By Joseph O'Sullivan (not verified) on 02 May 2014 #permalink

27

Sure, Roy has a list, but can he get his clients to read it ?

I especially like "the non-rectilineal harmonic regressivity of the constant ..."

Makes perfect sense to me :)

By Kevin O'Neill (not verified) on 03 May 2014 #permalink

I don't think we should believe him.

By David B. Benson (not verified) on 04 May 2014 #permalink

Might be useful to categorize them according to which step of the denial ladder they occupy.

You know:
"It's cooling"
"It's wiggles"
"It's unavoidable"

By Hank Roberts (not verified) on 12 May 2014 #permalink

Evidence of a trend developing:

Then

Now

[Nice -W]

By Hank Roberts (not verified) on 19 May 2014 #permalink

http://www.full-stop.net/2014/05/15/blog/stephanie-bernhard/the-bad-new…

"... the country’s information aggregators are picking up on the urgency: the “news” is getting better at disseminating facts and ideas about climate change.

For me, the sudden flood of climate change stories generates relief, not terror: the world is finally acknowledging, on front pages and in top stories, the truth that scientists have known for a long time. Media representations are aligning with reality, even if that reality is still invisible or only barely discernible to non-scientists. I feel less alone.

But how climate media affects me doesn’t matter. I’m the choir.

What matters is whether the new density of climate news is reaching people beyond the core of climate nerds and, more importantly, whether the new information is causing people to change the way they think and behave. Unfortunately, I don’t see much evidence that the heightened volume (in both senses) of climate warnings is having much impact — yet.

The right wing pundits respond by adding a ring to their increasingly outrageous denial circus, as a core of them will continue to do come hell or (literally) high water. They are paid to deny and are therefore a lost cause. ..."

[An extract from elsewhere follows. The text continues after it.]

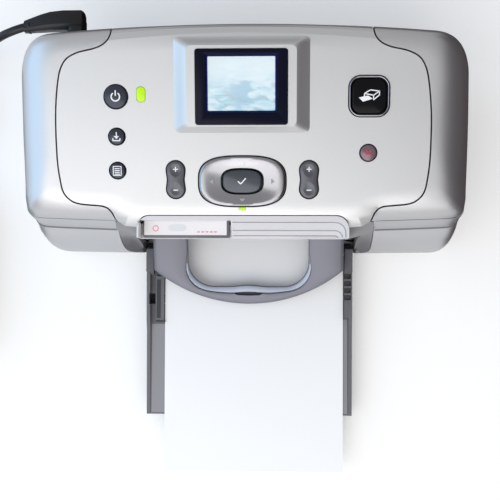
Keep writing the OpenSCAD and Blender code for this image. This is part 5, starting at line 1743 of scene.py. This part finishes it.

By Hank Roberts (not verified) on 21 May 2014 #permalink

http://www.washingtonpost.com/blogs/post-politics/wp/2014/06/04/the-ad-…

... the Environmental Policy Alliance, a group with ties to prominent conservative donors including the Lynde and Harry Bradley and the Searle Foundations, has run full-page print ads this week in Politico and USA Today comparing “Obama’s EPA” to terrorists and anarchists who would shut down a quarter of the nation’s electric grid....

... The Environmental Policy Alliance, a subsidiary of another group called the Center for Organizational Research and Education (CORE) that is run out of the D.C.-based PR firm Berman and Company, has been running a campaign against the EPA since March. In an earlier incarnation CORE had been named The Center for Consumer Freedom, an organization originally formed by Phillip Morris to fight smoking bans in restaurants.